Take calendula as an example. It is often infused into oils and used in balms, salves, and body oils because many of its skin-supportive compounds work well in that type of base. Chamomile can also be useful, but the form matters. Not all chamomile ingredients are interchangeable, and not every formula needs the same version.
This is where proper formulation separates a well-made product from a pretty idea. Herbal infused skincare is not just about putting plants into a jar. It is about understanding solubility, stability, compatibility, preservation, and skin feel. If a product contains herbs but feels greasy, irritates the skin, or does not hold up over time, the problem is not that herbs do not work. It is that the formula was not built properly.
Herbal Skincare Is Not Automatically Better
There is a persistent assumption that if something is herbal or natural, it must be gentler, safer, or more effective. Sometimes that is true. Sometimes it is not.
Herbs can be incredibly useful in skincare, but they are still active ingredients. Some are soothing. Some are aromatic. Some are better avoided in certain skin conditions. Essential oils, for example, are not interchangeable with whole herb infusions, and more is not always better. Sensitive skin usually does not need a formula packed with every botanical under the sun. It needs a product with a clear job to do and ingredients chosen to support that goal.
That is also why transparent formulation matters. If a product claims to be herbal infused but hides behind vague ingredient language, you are left guessing. Good skincare should not require guesswork.
What Real Herbal Infused Skincare Looks Like
A properly made herbal product tends to be quieter in the way it presents itself. It does not need to overstate what it is doing. The formula speaks through how it performs on the skin.
In a cleansing balm, an herbal infusion might help soften and comfort skin while the rest of the formula ensures it rinses cleanly and does not leave a heavy residue. In a body oil, the infusion may support dry, wind-exposed skin while the oil blend determines absorption and finish. In a soap-free wash, herbs may play a supporting role, while the surfactant system does the work of cleansing without stripping.
That balance is important. Herbs are part of the formula, not the whole story. A product still needs structure, texture, stability, and a reason for every ingredient. That includes what has been left out. No artificial fragrance, no artificial colours, no filler ingredients, and no harsh foaming agents is not just a preference.
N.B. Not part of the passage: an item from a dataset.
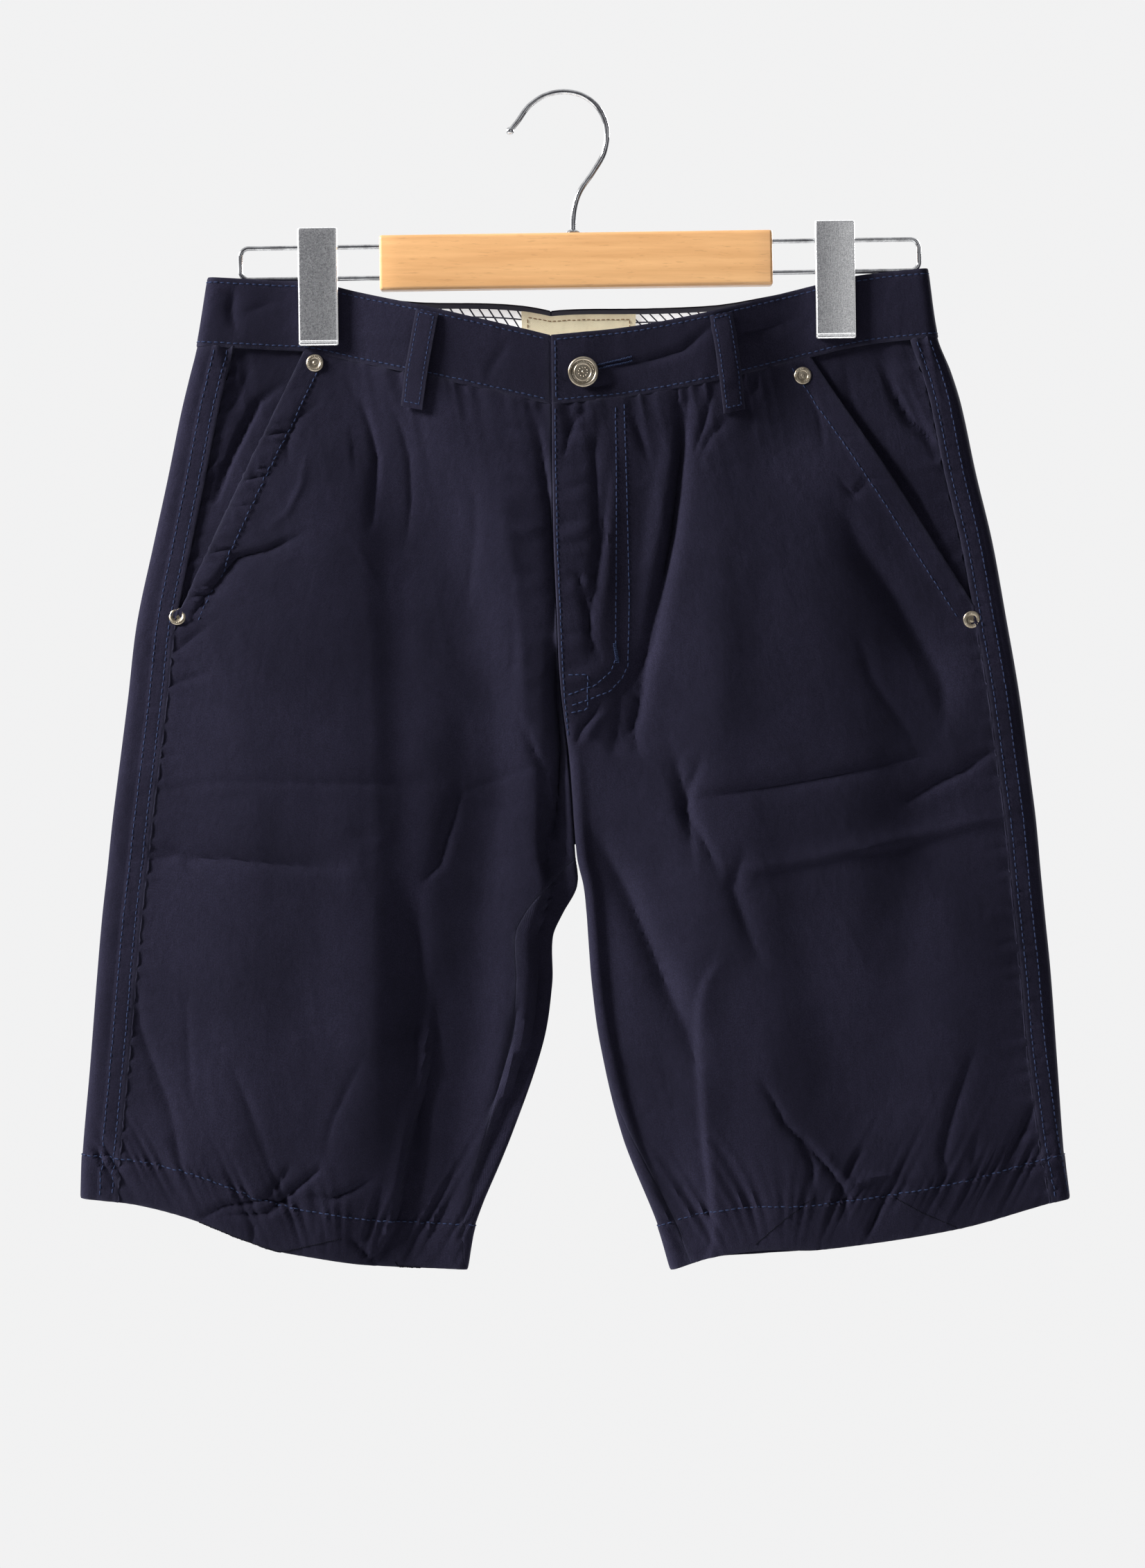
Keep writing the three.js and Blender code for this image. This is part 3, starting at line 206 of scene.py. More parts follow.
# Cloth and view, then for each crease its height, its half-widths on the left and right of travel,
# and the pixels of the view that it passes.
PICKED_CREASES = (
    ("front_right", UPPER_LEFT, (
        (-1.6, 4, 6, (745, 290), (790, 340), (820, 400), (850, 480), (870, 560), (865, 640), (855, 760)),
        (-0.9, 4, 5, (900, 380), (940, 480), (965, 560), (970, 680), (960, 800)),
        (-0.7, 4, 6, (1140, 620), (1160, 720), (1150, 860), (1130, 1000)),
        (-0.6, 5, 5, (1250, 880), (1270, 1050), (1260, 1200)),
        (-2.2, 3, 8, (1330, 440), (1350, 560), (1370, 700), (1385, 900), (1380, 1100)),
        (-0.9, 3, 4, (700, 410), (640, 450), (610, 520), (615, 580)),
        (0.7, 4, 4, (665, 560), (655, 640), (615, 720), (560, 770)),
        (-2.2, 8, 2.5, (640, 790), (560, 830), (470, 850), (430, 890), (390, 950), (340, 1020)),
        (-0.9, 3, 3, (390, 1050), (340, 1085), (290, 1120)),
        (-0.8, 3, 3, (400, 1180), (330, 1200), (280, 1215)),
    )),
    ("front_right", LOWER_LEFT, (
        (-0.9, 6, 3, (250, 118), (350, 108), (440, 96), (560, 98), (700, 102), (800, 103), (950, 102),
         (1060, 98)),
        (-0.5, 3, 3, (395, 130), (440, 150), (510, 138)),
        (-2.2, 14, 4.5, (205, 322), (300, 305), (330, 318), (450, 322), (600, 335), (760, 346)),
        (-2.0, 3, 8, (1108, 120), (1090, 200), (1070, 260), (1050, 330), (1000, 385)),
        (-0.6, 3, 3, (1110, 150), (1250, 170), (1345, 215)),
        (-0.5, 3, 3, (1100, 130), (1200, 92), (1330, 50)),
        (-2.2, 9, 14, (940, 380), (990, 560), (1012, 700), (1005, 850)),
        (2.0, 3, 12, (1020, 760), (1008, 900), (985, 1000), (962, 1080), (942, 1180), (925, 1290),
         (905, 1380), (862, 1455)),
        (-2.2, 10, 3, (1032, 760), (1022, 900), (1000, 1000), (975, 1080), (955, 1180), (938, 1290),
         (920, 1380), (880, 1455)),
        (-1.3, 6, 8, (180, 700), (190, 800), (230, 920), (270, 1020), (305, 1160)),
        (-0.5, 4, 4, (320, 700), (328, 880), (340, 1020)),
        (-1.0, 5, 6, (455, 910), (510, 1050), (565, 1180)),
        (-0.6, 4, 4, (820, 900), (745, 1070), (725, 1160)),
        (-1.0, 3, 3, (285, 1110), (300, 1160), (315, 1200)),
        (-1.9, 2.6, 3.4, (710, 1205), (640, 1262), (585, 1312), (545, 1330)),
        (-1.5, 3, 2.6, (845, 1240), (800, 1270), (740, 1292), (680, 1285)),
        (-1.2, 3, 3, (620, 1200), (590, 1250), (545, 1300)),
        (-1.3, 2.5, 3, (600, 1312), (560, 1335), (480, 1335), (420, 1342)),
        (-1.0, 2.5, 2.5, (880, 1262), (862, 1330), (840, 1400), (820, 1420)),
        (-0.9, 3, 3, (680, 1280), (690, 1330), (700, 1390)),
        (-0.8, 3, 3, (500, 1330), (520, 1380), (510, 1430)),
        (-1.6, 3, 6, (1282, 720), (1255, 850), (1215, 985), (1190, 1060)),
    )),
    ("front_right", UPPER_LEFT, (
        (-7.5, 4, 5, (1384, 1120), (1390, 1260), (1396, 1400), (1390, 1560), (1380, 1640)),
        (0.9, 8, 10, (1230, 700), (1260, 900), (1290, 1150), (1300, 1400)),
    )),
    ("front_left", LOWER_RIGHT, (
        (-1.6, 4, 7, (470, 140), (560, 125), (700, 103), (860, 75), (990, 45), (1110, 20)),
        (-2.4, 4, 8, (490, 40), (462, 100), (447, 170), (470, 215), (505, 270), (535, 340)),
        (-1.9, 4, 7, (1310, 5), (1230, 60), (1150, 100), (1060, 150)),
        (2.2, 5, 15, (1330, 188), (1180, 228), (1000, 268), (850, 300), (700, 330), (630, 345)),
        (-2.0, 8, 10, (610, 290), (575, 390), (615, 500), (650, 600)),
        (-4.5, 11, 15, (205, 260), (290, 420), (350, 560), (400, 680), (450, 790), (475, 880)),
        (1.2, 8, 4, (540, 600), (503, 650), (488, 710), (486, 790), (490, 900), (496, 1000), (504, 1100),
         (518, 1200), (528, 1290), (532, 1385), (516, 1425)),
        (-1.5, 3.5, 11, (520, 600), (485, 660), (472, 720), (472, 800), (476, 900), (483, 1000),
         (490, 1100), (504, 1200), (514, 1290), (518, 1385), (500, 1425)),
        (-1.8, 3, 4, (655, 930), (690, 985), (722, 1052), (772, 1098), (800, 1165), (806, 1245)),
        (-2.0, 3, 4, (768, 1085), (812, 1140), (862, 1190), (888, 1245), (893, 1300)),
        (1.3, 3, 3, (830, 1130), (880, 1190), (920, 1222), (960, 1200), (1010, 1190), (1070, 1215)),
        (-1.5, 3, 3, (1000, 1240), (978, 1305), (955, 1360)),
        (-1.6, 5, 4, (1245, 860), (1205, 980), (1178, 1060), (1166, 1130), (1172, 1200)),
        (-0.8, 3, 3, (1262, 1080), (1245, 1180)),
        (-1.9, 4, 3, (1420, 1000), (1392, 1068), (1345, 1155)),
        (-0.9, 4, 3, (940, 1120), (915, 1160), (900, 1200)),
    )),
    ("front_left", UPPER_RIGHT, (
        (-6.0, 5, 12, (412, 395), (415, 500), (402, 620), (390, 740), (366, 850), (342, 960), (320, 1080),
         (300, 1200), (282, 1260)),
        (-1.3, 3, 4, (498, 345), (490, 400), (470, 460), (448, 530)),
        (-1.0, 4, 4, (540, 425), (490, 480), (462, 545)),
        (-1.0, 3, 4, (275, 395), (300, 460), (325, 520)),
        (-1.8, 5, 5, (192, 440), (182, 520), (186, 640), (190, 760), (180, 900), (166, 1000),
         (175, 1070)),
        (0.9, 5, 5, (218, 500), (222, 700), (216, 880), (204, 960)),
        (-1.1, 3, 4, (155, 400), (120, 450), (100, 530)),
        (-1.5, 2.2, 2.2, (132, 1300), (148, 1262), (180, 1225), (198, 1190)),
        (1.2, 2.5, 2.5, (160, 1290), (185, 1245), (215, 1215)),
        (-1.1, 4, 4, (250, 1165), (244, 1260), (234, 1330)),
        (-1.0, 4, 4, (305, 1190), (290, 1260), (300, 1330)),
        (-3.0, 12, 15, (860, 690), (900, 780), (960, 860), (1020, 960), (1080, 1060), (1120, 1140),
         (1128, 1220)),
        (-0.9, 3, 4, (840, 590), (880, 630), (925, 585)),
        (-0.9, 5, 6, (895, 1020), (930, 1130), (1000, 1230), (1045, 1300)),
        (-1.0, 5, 5, (625, 290), (600, 370), (612, 440)),
        (-1.0, 4, 5, (760, 330), (790, 420), (800, 500)),
    )),
    ("facing_right", UPPER_LEFT, (
        (-2.4, 3, 5, (600, 345), (530, 400), (490, 480), (440, 580), (400, 690)),
        (-1.0, 3, 3, (500, 300), (470, 380), (440, 430)),
        (0.8, 3, 3, (450, 560), (385, 592)),
    )),
    ("facing_left", UPPER_RIGHT, (
        (-1.9, 4, 4, (858, 225), (868, 330), (882, 410)),
        (-2.6, 5, 6, (940, 235), (990, 350), (1040, 430), (1105, 495)),
        (-2.0, 4, 8, (880, 400), (960, 510), (1050, 640), (1130, 790)),
        (-0.9, 3, 3, (1020, 330), (1060, 420), (1100, 520)),
    )),
    ("band_right", UPPER_LEFT, (
        (-1.5, 7, 6, (455, 80), (448, 140), (462, 200)),
        (-1.3, 5, 5, (500, 140), (560, 115), (630, 100)),
        (0.9, 4, 4, (770, 185), (860, 205), (950, 225)),
        (-0.7, 4, 4, (1240, 240), (1200, 300), (1190, 340)),
    )),
    ("band_left", UPPER_RIGHT, (
        (-1.5, 5, 5, (245, 285), (330, 270), (420, 240), (495, 180)),
        (-1.3, 4, 4, (570, 195), (650, 178), (760, 135)),
        (0.8, 4, 4, (600, 225), (700, 200), (770, 180)),
        (-0.8, 4, 4, (95, 320), (180, 345), (240, 330)),
    )),
)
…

For many people, especially those with dry or reactive skin, it makes the difference between a product that feels good for five minutes and one that actually earns a place in the bathroom.
Common Signs a Product Is Using Herbs as Marketing
If you have ever bought a botanical product that looked beautiful but did not seem to do much, you are not imagining it. There are a few common ways herbal skincare gets watered down.
One is token inclusion. That means a herb is added in such a tiny amount that it is technically present but unlikely to contribute meaningfully. Another is decorative use, where visible petals or leaves are there mostly for appearance. That can work visually, but it is not the same thing as a functional infusion.
Then there is the issue of formula mismatch. A brand may highlight a lovely herb, but if the rest of the formula is overly fragranced, drying, or poorly balanced, the herb cannot rescue it. Skincare is a system. One good ingredient cannot compensate for a weak overall formula.
Who Herbal Infused Skincare Suits Best
Herbal infused skincare often appeals to people who want fewer unnecessary extras and more thought behind what they are using. That includes women dealing with seasonal dryness, skin that feels unsettled, or a routine that has become too complicated to maintain.
It can be especially useful when the herbs are paired with a formula designed for a specific outcome. Dry winter skin, for instance, usually needs more than a nice scent and a nice label. It needs products that help reduce moisture loss, soften rough patches, and feel comfortable in a cold, dry climate.
That said, it still depends on the product and the person. If your skin is highly reactive, some herbal ingredients may suit you beautifully while others may not. The goal is not to chase as many botanicals as possible. The goal is to find formulas that are well made, properly preserved, and easy to use consistently.
How to Choose Herbal Infused Skincare Well
If you are trying to work out whether a product is genuinely herbal infused or simply dressed that way, start with the ingredient philosophy behind it. Does the brand explain why those herbs were chosen? Is there a specific purpose to the formula, or is it built around trends and buzzwords?
Look for clarity over hype. A trustworthy product will usually tell you what it is meant to help with, which herbs are included, and how the formula supports the skin overall. You want a product that treats herbs as functional ingredients, not magical ones.
It also helps to notice what the product feels like in use. Does it absorb well? Does it leave skin comfortable rather than coated? Does the scent come from essential oils used with restraint, or does it smell aggressively perfumed? Herbal skincare should feel considered. Not flat, not fussy, and not overloaded.
For brands like Alpine Apothecary, that means using herbs in meaningful amounts, choosing ingredients for function rather than label appeal, and testing products in actual cold-climate conditions where dry skin is not theoretical. That grounded approach tends to produce skincare that feels less performative and more reliable.
The Real Value of Herbal Infusions
The best reason to choose herbal infused skincare is not that it sounds wholesome. It is that, when done properly, it can offer a more thoughtful way to care for skin that needs support without being smothered in unnecessary extras.
A well-made herbal formula can feel simple in the best sense of the word. Calm. Useful. Easy to return to. And that is often what people are really looking for - not another dramatic claim, just skincare that knows what it is doing and proves it quietly every time you use it.
If you are standing in front of a shelf wondering what deserves your trust, start there. Look past the petals and the pretty language, and pay attention to whether the formula has a job to do.